Wednesday, February 3, 2016

Afghanistan at a Turning Point

Here is the Afghanistan blurb from this morning's "Situation Report" by Foreign Policy's Paul McLeary and Adam Rawnsley:
Echoing American generals who have run the war in Afghanistan for the past decade, leader of U.S. and NATO troops there, Gen. John Campbell, told a congressional panel Tuesday that the country “is at an inflection point.” If Washington pulls out too many troops by the end of this year, 2016 “is at risk of being no better, and possibly worse, than 2015,” which was the bloodiest year yet for Afghan security forces. The general -- expected to retire in the coming months once Lt. Gen. John "Mick" Nicholson comes to Kabul to take over -- praised the White House’s decision to keep U.S. troop strength at around 9,800 troops for much of this year, eventually falling to about 5,500 by 2017. "Ultimately, Afghanistan has not achieved an enduring level of security and stability that justifies a reduction in our support in 2016," Campbell said.
Last year the casualty rate sustained by the Afghan security forces was deemed unsustainable.

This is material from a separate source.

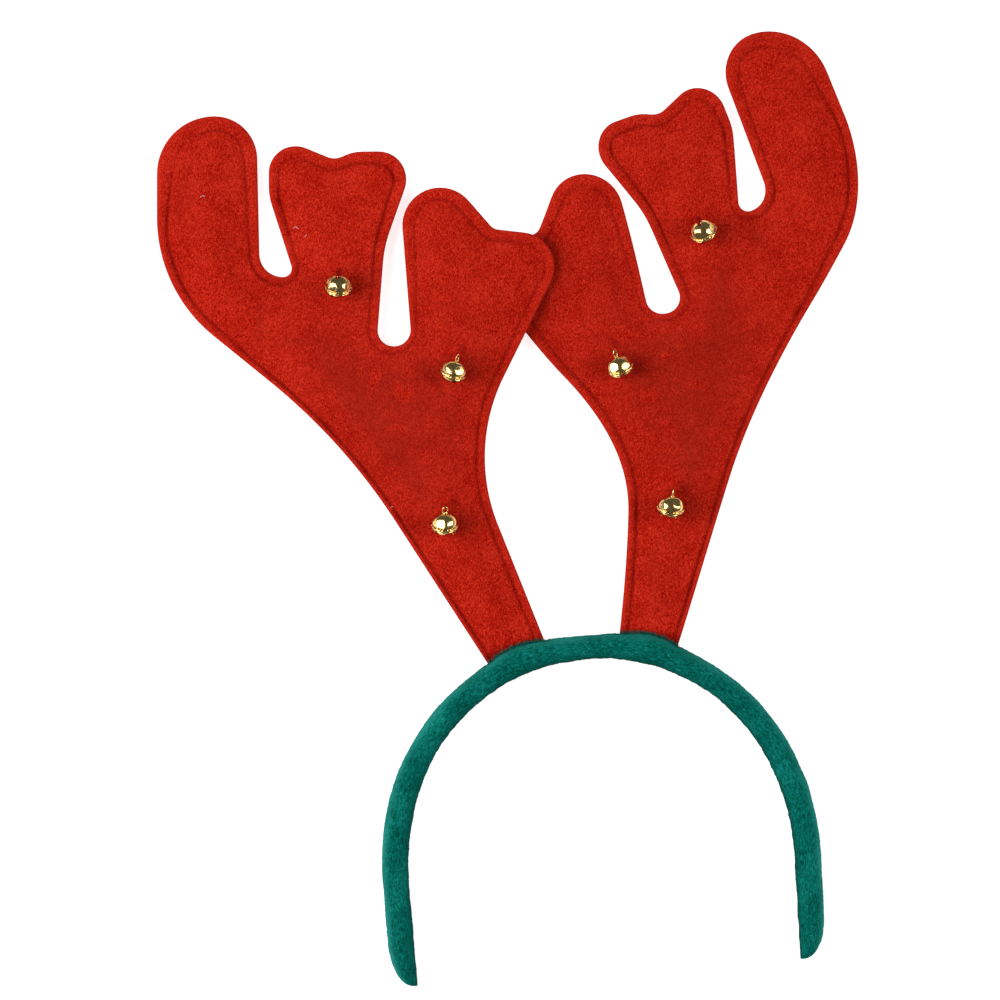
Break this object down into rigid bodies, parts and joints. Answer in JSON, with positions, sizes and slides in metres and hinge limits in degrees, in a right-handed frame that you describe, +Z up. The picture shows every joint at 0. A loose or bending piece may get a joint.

According to Mujib Mashal's "Taliban Bombing Kills at Least 20 at Kabul Police Station":
. . . [C]asualties among Afghan soldiers and police officers had risen by almost a third in 2015, compared with a record casualty rate in 2014 that some officials then considered unsustainable.
***
Intense Taliban offensives this winter, including the string of bombings in Kabul, have Afghan and Western officials increasingly worried about the pressure on the Afghan security forces. 
Col. Michael T. Lawhorn, a spokesman for NATO and United States forces in Afghanistan, said the casualties of Afghan forces through 2015 were 28 percent higher than in the previous year. Colonel Lawhorn, who would not go into details about the new casualty report, said a difficult year for Afghan forces had long been expected because they were carrying responsibility for a “significantly increased operational tempo” last year, after the end of the NATO combat mission. 
An Afghan official briefed on the matter put the number of casualties last year at close to 16,000 soldiers and police officers, with more than 5,000 killed. Even those numbers seemed low, considering that 4,100 were killed in the first six months of 2015, and the fighting greatly intensified in the last six months of the year.
Oruzgan Province north of Kandahar is in trouble, as Mashal goes on to relate:
In the district of Deh Rawood in southern Oruzgan Province, where the police have long complained of a lack of equipment and ammunition while practically under siege, four security checkpoints were abandoned by the police and later burned down by the Taliban, according to Mohammad Karim Khadimzai, head of the Oruzgan provincial council. Around 30 police officers deserted their posts in Deh Rawood and arrived in Tirin Kot, the provincial capital.
In today's paper Mashal and Taimoor Shah report that a hero boy soldier was assassinated by the Taliban in front of his home in Tirin Kot ("Taliban Gun Down 10-Year-Old Militia Hero in Afghanistan").

Gen. Campbell appears to have told Congress the truth when he announced that 2016 is an "inflection point" for Afghanistan. If the Chinese can't put enough pressure on Pakistan to get substantive peace negotiations moving, it is hard to see how the U.S./NATO project in Afghanistan survives.